§ **EXERCISE GOAL**
Give back exactly the lines from the start of the listing to the line containing "return material, tree, shader", inclusive, and nothing beyond them.

^^^^^^^^

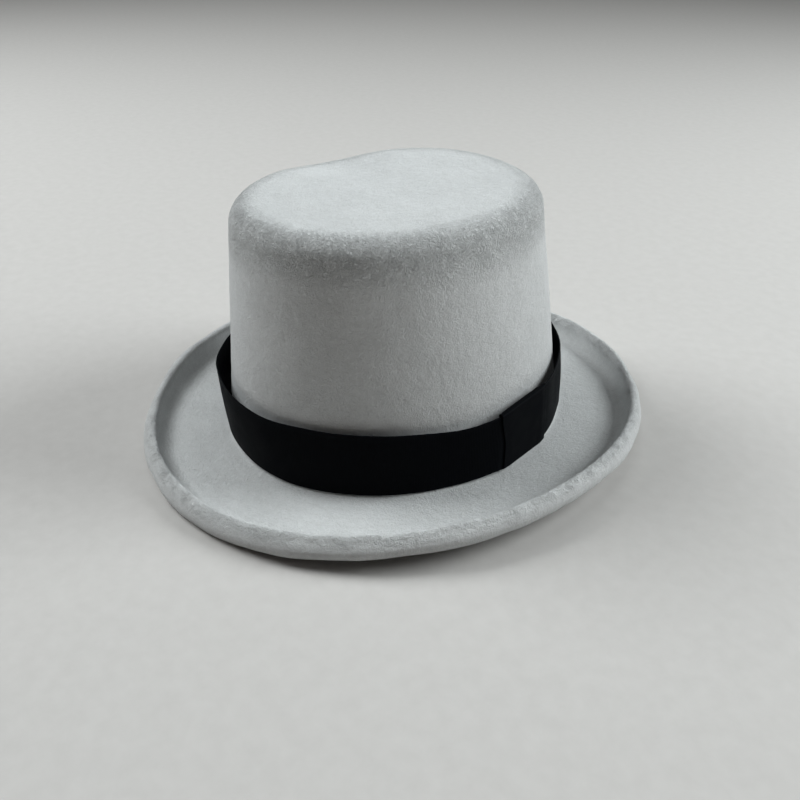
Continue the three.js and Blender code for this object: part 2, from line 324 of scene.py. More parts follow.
def new_material(name):
    material = bpy.data.materials.new(name)
    material.use_nodes = True
    tree = material.node_tree
    shader = tree.nodes["Principled BSDF"]
    return material, tree, shader


def noise_at(tree, place_socket, scale, detail=4.0, roughness=0.55):
    made = node(
        tree,
        "ShaderNodeTexNoise",
        {"Vector": place_socket, "Scale": scale, "Detail": detail, "Roughness": roughness},
    )
    return made.outputs["Fac"]


def stretched(tree, place_socket, scale):
    return node(tree, "ShaderNodeMapping", {"Vector": place_socket, "Scale": scale}).outputs["Vector"]


def ranged(tree, value, low, high, to_low=0.0, to_high=1.0):
    made = node(
        tree,
        "ShaderNodeMapRange",
        {"Value": value, "From Min": low, "From Max": high, "To Min": to_low, "To Max": to_high},
    )
    return made.outputs["Result"]


def mixed(tree, share, a, b):
    """Two colours mixed; the mix node holds its colour sockets at 6 and 7 in, and at 2 out."""
    made = node(tree, "ShaderNodeMix", data_type="RGBA")
    for index, value in ((0, share), (6, a), (7, b)):
        feed(tree, made, index, value)
    return made.outputs[2]


def maths(tree, kind, a, b=0.0):
    made = node(tree, "ShaderNodeMath", operation=kind)
    feed(tree, made, 0, a)
    feed(tree, made, 1, b)
    return made.outputs[0]


def bumped(tree, height, distance, strength, under=None):
    inputs = {"Height": height, "Distance": distance, "Strength": strength}
    if under is not None:
        inputs["Normal"] = under
    return node(tree, "ShaderNodeBump", inputs).outputs["Normal"]


def object_place(tree):
    return node(tree, "ShaderNodeTexCoord").outputs["Object"]


def marked(tree, name):
    return node(tree, "ShaderNodeAttribute", attribute_name=name).outputs["Fac"]


FELT_TINT = (0.985, 1.0, 0.998)


def felt_grey(value):
    return (value * FELT_TINT[0], value * FELT_TINT[1], value * FELT_TINT[2], 1)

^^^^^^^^

§ **THE RESULT**
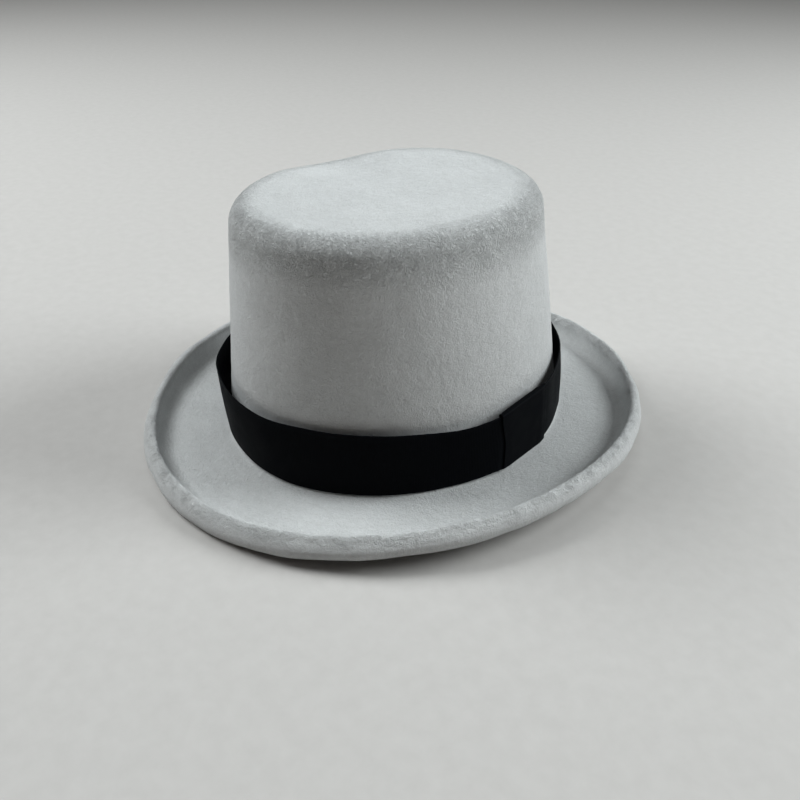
Continue the three.js and Blender code for this object: part 2, from line 324 of scene.py. More parts follow.
def new_material(name):
    material = bpy.data.materials.new(name)
    material.use_nodes = True
    tree = material.node_tree
    shader = tree.nodes["Principled BSDF"]
    return material, tree, shader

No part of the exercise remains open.